I have a few further doubts and it would be very useful if you could illuminate me on these.
My model which I have now refined looks something like this:

Code:

xtdpdgmm L(0/1).y l.x $controls_lag i.Year, model(fodev) collapse gmm(y x $endogen_controls, lag(1 4)) iv(l.$exogen_controls i.Year) igmm vce(r) small noconstant igmmiterate(200)

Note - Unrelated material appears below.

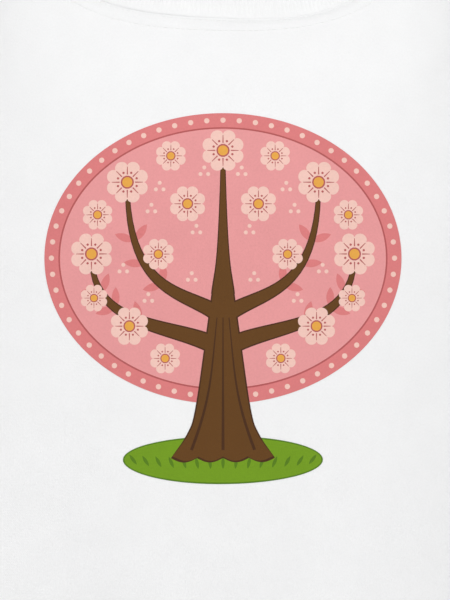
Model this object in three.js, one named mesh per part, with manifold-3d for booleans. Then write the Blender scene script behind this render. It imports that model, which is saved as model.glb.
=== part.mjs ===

Where: y is my dependent variable, x my variable of interest, $controls_lag a set of relevant controls and i.Year are year dummies. I then use lags instruments for all of my endogenous variables (y x $endogen_controls) and use normal instruments for my exogenous variables and year dummies. Do note that while endogenous regressors are not lagged, exogenous regressors are.
my questions are the following:
1) Is my specification for the exogenous variables instrument correct or should i specify iv(l.$exogen_controls i.Year, model(fodev)) or iv(l.$exogen_controls i.Year, d)? As they are exogenous variables I am satisfied if they simply instrument themself. However, I would ideally make sure that my instruments are uncorrelated with unobserved unit-specific heterogeneity.
2) I would also like to estimate the same model specified using an iterated System GMM. Excluding the SYS GMM assumption, the model should be the same. Would this be the correct specification?

Code:

xtdpdgmm y l.x $controls_lag i.Year, model(fodev) collapse gmm(y x $endogen_controls, lag(1 4)) iv(l.$exogen_controls i.Year) gmm(y x $endogen_controls, lag(1 1) diff model(level)) gmm(l.$exogen_controls i.Year, lag(0 0) diff model(level)) igmm vce(r)

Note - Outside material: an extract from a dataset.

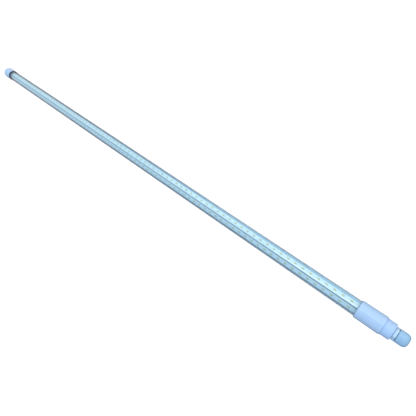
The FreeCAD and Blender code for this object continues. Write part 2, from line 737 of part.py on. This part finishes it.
def driver_nodes():
    """The driver board, what stands on it, and its insulating sleeve."""
    can = can_radius()
    return {
        "insulating_sleeve": insulating_sleeve(),
        "driver_board": driver_board(),
        "terminal_block": terminal_block(),
        "terminal_screws": terminal_screws(),
        "fuse_resistor": lying_can(FUSE_PLACE, FUSE_RADIUS, FUSE_LENGTH),
        "varistor": component(VARISTOR_PLACE, VARISTOR_THICKNESS, VARISTOR_WIDTH, headroom(VARISTOR_WIDTH)),
        "film_capacitor": film_capacitor(),
        "filter_inductor": filter_inductor(),
        "bridge_rectifier": component(BRIDGE_PLACE, BRIDGE_LENGTH, BRIDGE_WIDTH, BRIDGE_HEIGHT),
        "input_capacitor": lying_can(INPUT_CAPACITOR_PLACE, can, INPUT_CAPACITOR_LENGTH),
        "transformer_core": transformer_core(),
        "transformer_winding": transformer_winding(),
        "controller_chip": component(CHIP_PLACE, CHIP_LENGTH, CHIP_WIDTH, CHIP_HEIGHT),
        "output_capacitor": lying_can(OUTPUT_CAPACITOR_PLACE, can, OUTPUT_CAPACITOR_LENGTH),
    }


def plug_nodes():
    """The screwed plug with its seals, and the cable gland in it."""
    return {
        "plug_seal_ring": plug_seal_ring(),
        "end_plug": end_plug(),
        "plug_o_rings": plug_o_rings(),
        "gland_gasket": gland_gasket(),
        "gland_body": gland_body(),
        "gland_nut_ring": gland_nut_ring(),
        "gland_claw_ring": gland_claw_ring(),
        "gland_seal_insert": gland_seal_insert(),
        "gland_dome_nut": gland_dome_nut(),
    }


def main():
    os.makedirs("parts", exist_ok=True)
    for name, shape in {**lamp_nodes(), **driver_nodes(), **plug_nodes()}.items():
        if isinstance(shape, list):
            shape = Part.makeCompound(shape)
        print(name, len(shape.Solids), "solids", round(shape.Volume, 1), "mm3", shape.isValid())
        shape.exportStep("parts/" + name + ".step")


main()
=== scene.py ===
"""Looks of the sealed LED tube light: finishes, small details, floor, light and camera. Lengths are in metres."""

import json
import math

import bmesh
import bpy
from mathutils import Matrix, Vector


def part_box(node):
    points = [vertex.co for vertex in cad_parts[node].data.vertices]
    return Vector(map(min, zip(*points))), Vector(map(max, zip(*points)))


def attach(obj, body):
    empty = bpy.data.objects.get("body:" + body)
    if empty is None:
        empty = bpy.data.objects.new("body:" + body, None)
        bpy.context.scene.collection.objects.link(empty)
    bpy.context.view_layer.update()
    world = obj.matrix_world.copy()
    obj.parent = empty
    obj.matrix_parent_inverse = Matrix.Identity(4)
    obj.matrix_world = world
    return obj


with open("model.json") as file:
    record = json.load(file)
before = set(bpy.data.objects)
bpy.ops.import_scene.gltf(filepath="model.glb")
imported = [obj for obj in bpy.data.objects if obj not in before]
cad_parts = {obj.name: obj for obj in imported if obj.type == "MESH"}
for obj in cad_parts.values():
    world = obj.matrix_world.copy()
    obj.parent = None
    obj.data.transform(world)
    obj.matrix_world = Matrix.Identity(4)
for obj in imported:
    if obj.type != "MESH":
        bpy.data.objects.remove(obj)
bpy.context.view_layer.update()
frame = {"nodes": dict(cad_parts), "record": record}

MM = 0.001
ALONG = Vector((1, 0, 0))

# The lamp as it is hung: turned about its own axis, so that one LED board faces the camera more than the other
LEAN = math.radians(11.2)
LAMP_UP = Vector((0, math.sin(LEAN), math.cos(LEAN)))
LAMP_SIDE = Vector((0, math.cos(LEAN), -math.sin(LEAN)))

# LED packages on their boards
ROOF_SLOPE = math.radians(30)
LED_COUNT = 78
LED_LENGTH = 3.5 * MM
LED_WIDTH = 2.8 * MM
LED_HEIGHT = 0.7 * MM
WINDOW_LENGTH = 3.0 * MM
WINDOW_WIDTH = 2.2 * MM
WINDOW_CORNER = 0.5 * MM
WINDOW_RISE = 0.05 * MM
SOLDER_LENGTH = 0.5 * MM
SOLDER_WIDTH = 2.0 * MM
SOLDER_HEIGHT = 0.35 * MM
SOLDER_DROP = 0.75           # of its height, at the outer end

# Aluminium profile and boards
# Painted shade along the ridge, where the boards meet: a dark stripe this far either side of the middle, softened
# over this much at its edges
RIDGE_SHADE_HALF_WIDTH = 0.9 * MM
RIDGE_SHADE_BLUR = 0.1 * MM
FACE_UPWARDS = 0.7           # a board's faces look up by more than this part of a unit, and its cut edges by less

# Threads of the end plug and of the cable gland
THREAD_PITCH = 1.5 * MM
THREAD_DEPTH = 0.7 * MM
THREAD_FLAT = 0.1 * MM

# Clear tube: the share of light that each of its faces mirrors when seen straight on, how fast that share grows
# towards the tube's edges, and where the tint of its rim begins, from 0 in the middle to 1 at the edge
CLEAR_MIRROR = 0.05
MIRROR_GROWTH = 5.0
RIM_START = 0.6

# Camera: above the gland end, looking down and along the tube
CAMERA_ALONG = 0.5795
CAMERA_HEIGHT = 0.5893
CAMERA_TILT = math.radians(28.91)
CAMERA_ROLL = math.radians(55.92)
CAMERA_SWING = math.radians(0.123)
CAMERA_LENS = 30.29
SENSOR = 36.0

# Floor and light. The stretches of the surroundings say how much of a direction points up, or towards +Y.
FLOOR_BELOW = 0.45
FLOOR_SIZE = 60.0
FLOOR_GLOW = 0.16
WORLD_ABOVE = 1.0
WORLD_BELOW = 0.16
WORLD_TURN = math.radians(12)
WORLD_STRENGTH_HEIGHTS = (-0.5, 0.1)
WORLD_COLOUR_HEIGHTS = (-0.4, 0.35)
WORLD_BLUE_SIDE = (-0.5, 0.2)
SIDE_LIGHT_ANGLE = math.radians(55)
SIDE_LIGHT_DISTANCE = 2.2
SIDE_LIGHT_SIZE = (3.2, 2.0)
SIDE_LIGHT_POWER = 16.0
OVERHEAD_LIGHT_ANGLE = math.radians(12)
OVERHEAD_LIGHT_DISTANCE = 1.5
OVERHEAD_LIGHT_ALONG = 0.327
OVERHEAD_LIGHT_SIZE = (0.67, 0.22)
OVERHEAD_LIGHT_POWER = 2.4


def linear(code):
    """A colour's sRGB hex code as linear red, green, blue and alpha."""
    parts = [int(code[i:i + 2], 16) / 255 for i in (0, 2, 4)]
    return [c / 12.92 if c <= 0.04045 else ((c + 0.055) / 1.055) ** 2.4 for c in parts] + [1.0]


def add(tree, kind, inputs=None, **settings):
    """Adds a node with its settings. Its inputs are constant values, or the outputs that feed them."""
    made = tree.nodes.new("ShaderNode" + kind)
    for name, value in settings.items():
        setattr(made, name, value)
    for socket, value in (inputs or {}).items():
        if isinstance(value, bpy.types.NodeSocket):
            tree.links.new(value, made.inputs[socket])
        else:
            made.inputs[socket].default_value = value
    return made


def new_material(name):
    """An empty material, and the place on the piece in millimetres for its patterns."""
    material = bpy.data.materials.new(name)
    material.use_nodes = True
    tree = material.node_tree
    tree.nodes.clear()
    place = add(tree, "TexCoord").outputs["Object"]
    in_mm = add(tree, "VectorMath", {0: place, 3: 1 / MM}, operation="SCALE").outputs[0]
    return material, tree, in_mm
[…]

3) What are the consequences of specifying vce(r, model(fodev))? I would like to make my SE robust to intragroup correlation is this the specification to use?

4) I have an unbalanced panel. There are over 93 countries with some observations on the dependent variable, but some years are missing. For some reasons however, the number of groups reduces to 76 when I estimate the model. Do you have any idea of why this could be the case?
5) Using the same unbalanced dataset, the estimated model reports negative t statistics for some of the variables (with the p values close to one (.999, .998)) is this correct? Should I be concerned?
6) Finally, I have a general question that relates to lag length and the appropriateness of GMM. Another possibility to study address my research question would be to use a panel with 43 countries over 28 years. Do you believe it is credible that, with such a small number of groups and a relatively large number of time points, the assumption of GMM work in this context? Which alternative approach you would suggest? The follow-up question is how to deal with lag length. With such a small number of groups, there is a very limited number of lags that we can use to avoid instrument proliferation (1 or 2). Do you have any suggestion to determine lag length when you do not have strong theoretical reasons?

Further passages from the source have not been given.